▶ CAD and scene scripts
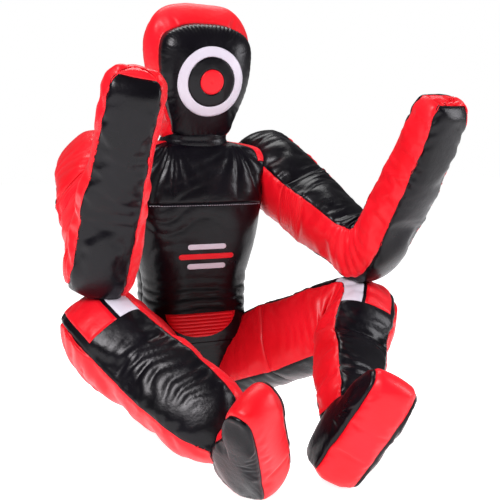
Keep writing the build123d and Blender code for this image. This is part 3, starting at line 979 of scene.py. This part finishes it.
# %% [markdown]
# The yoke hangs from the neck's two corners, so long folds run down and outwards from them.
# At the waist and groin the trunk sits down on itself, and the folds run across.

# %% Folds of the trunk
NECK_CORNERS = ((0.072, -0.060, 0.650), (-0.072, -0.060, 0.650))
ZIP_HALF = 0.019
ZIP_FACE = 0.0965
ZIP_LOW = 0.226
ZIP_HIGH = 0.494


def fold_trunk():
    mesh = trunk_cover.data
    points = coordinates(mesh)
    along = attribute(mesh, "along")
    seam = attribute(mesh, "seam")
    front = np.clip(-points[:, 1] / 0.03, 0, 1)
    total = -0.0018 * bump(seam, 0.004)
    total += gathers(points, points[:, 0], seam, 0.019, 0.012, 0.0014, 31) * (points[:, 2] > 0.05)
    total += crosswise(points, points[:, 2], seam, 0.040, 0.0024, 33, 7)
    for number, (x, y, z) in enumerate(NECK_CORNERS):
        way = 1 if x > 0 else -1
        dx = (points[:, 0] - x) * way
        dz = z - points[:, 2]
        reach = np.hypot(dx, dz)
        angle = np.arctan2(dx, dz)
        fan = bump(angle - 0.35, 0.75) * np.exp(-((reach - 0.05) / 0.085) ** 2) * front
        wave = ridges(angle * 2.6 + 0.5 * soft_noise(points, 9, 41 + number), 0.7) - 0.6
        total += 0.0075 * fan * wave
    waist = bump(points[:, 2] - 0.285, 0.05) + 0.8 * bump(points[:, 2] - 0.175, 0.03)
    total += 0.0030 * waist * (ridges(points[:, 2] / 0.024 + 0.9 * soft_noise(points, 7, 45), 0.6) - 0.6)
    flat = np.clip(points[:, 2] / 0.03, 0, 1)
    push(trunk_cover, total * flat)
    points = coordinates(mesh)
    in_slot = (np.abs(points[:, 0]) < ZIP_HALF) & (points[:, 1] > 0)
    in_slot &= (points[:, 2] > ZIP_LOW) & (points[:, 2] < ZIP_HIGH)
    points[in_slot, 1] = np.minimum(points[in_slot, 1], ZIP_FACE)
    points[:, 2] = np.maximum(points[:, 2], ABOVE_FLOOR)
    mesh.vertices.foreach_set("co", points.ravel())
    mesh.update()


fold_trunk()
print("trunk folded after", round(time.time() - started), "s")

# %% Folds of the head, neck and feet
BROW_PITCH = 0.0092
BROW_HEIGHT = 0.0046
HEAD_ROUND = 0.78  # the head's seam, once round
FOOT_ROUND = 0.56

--

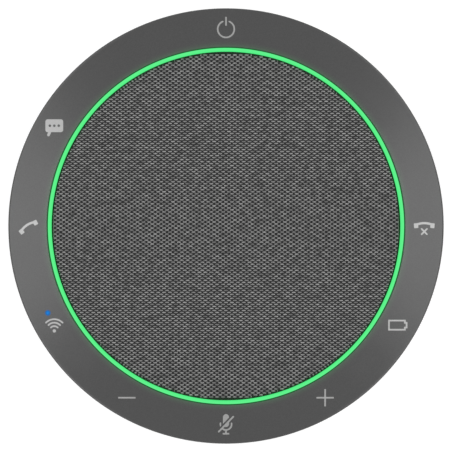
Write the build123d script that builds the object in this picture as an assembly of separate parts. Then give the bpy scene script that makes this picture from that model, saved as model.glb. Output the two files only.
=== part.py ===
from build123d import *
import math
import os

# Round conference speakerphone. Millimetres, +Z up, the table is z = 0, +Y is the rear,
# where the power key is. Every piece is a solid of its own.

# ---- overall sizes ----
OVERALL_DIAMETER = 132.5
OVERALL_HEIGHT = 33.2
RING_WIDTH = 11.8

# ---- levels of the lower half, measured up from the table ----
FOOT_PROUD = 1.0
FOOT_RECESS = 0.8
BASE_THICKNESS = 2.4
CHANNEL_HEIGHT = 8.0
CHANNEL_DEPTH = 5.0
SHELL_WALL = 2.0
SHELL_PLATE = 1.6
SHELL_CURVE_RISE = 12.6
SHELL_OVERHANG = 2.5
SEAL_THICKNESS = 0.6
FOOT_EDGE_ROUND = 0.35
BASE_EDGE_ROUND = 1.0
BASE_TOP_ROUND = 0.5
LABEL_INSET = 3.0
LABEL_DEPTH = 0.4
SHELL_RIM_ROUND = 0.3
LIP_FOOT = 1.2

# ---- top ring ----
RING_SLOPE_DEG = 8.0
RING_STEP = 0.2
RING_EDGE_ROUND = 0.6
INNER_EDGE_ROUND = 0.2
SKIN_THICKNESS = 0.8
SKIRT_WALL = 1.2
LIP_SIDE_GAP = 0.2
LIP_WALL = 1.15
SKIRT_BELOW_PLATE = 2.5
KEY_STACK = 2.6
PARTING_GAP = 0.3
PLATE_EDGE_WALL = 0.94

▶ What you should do
Of the lines above, extract only those from the line with "Write the build123d" to the line with "PLATE_EDGE_WALL = 0.94", both included, exactly as written.

▶ Response to the exercise
Write the build123d script that builds the object in this picture as an assembly of separate parts. Then give the bpy scene script that makes this picture from that model, saved as model.glb. Output the two files only.
=== part.py ===
from build123d import *
import math
import os

# Round conference speakerphone. Millimetres, +Z up, the table is z = 0, +Y is the rear,
# where the power key is. Every piece is a solid of its own.

# ---- overall sizes ----
OVERALL_DIAMETER = 132.5
OVERALL_HEIGHT = 33.2
RING_WIDTH = 11.8

# ---- levels of the lower half, measured up from the table ----
FOOT_PROUD = 1.0
FOOT_RECESS = 0.8
BASE_THICKNESS = 2.4
CHANNEL_HEIGHT = 8.0
CHANNEL_DEPTH = 5.0
SHELL_WALL = 2.0
SHELL_PLATE = 1.6
SHELL_CURVE_RISE = 12.6
SHELL_OVERHANG = 2.5
SEAL_THICKNESS = 0.6
FOOT_EDGE_ROUND = 0.35
BASE_EDGE_ROUND = 1.0
BASE_TOP_ROUND = 0.5
LABEL_INSET = 3.0
LABEL_DEPTH = 0.4
SHELL_RIM_ROUND = 0.3
LIP_FOOT = 1.2

# ---- top ring ----
RING_SLOPE_DEG = 8.0
RING_STEP = 0.2
RING_EDGE_ROUND = 0.6
INNER_EDGE_ROUND = 0.2
SKIN_THICKNESS = 0.8
SKIRT_WALL = 1.2
LIP_SIDE_GAP = 0.2
LIP_WALL = 1.15
SKIRT_BELOW_PLATE = 2.5
KEY_STACK = 2.6
PARTING_GAP = 0.3
PLATE_EDGE_WALL = 0.94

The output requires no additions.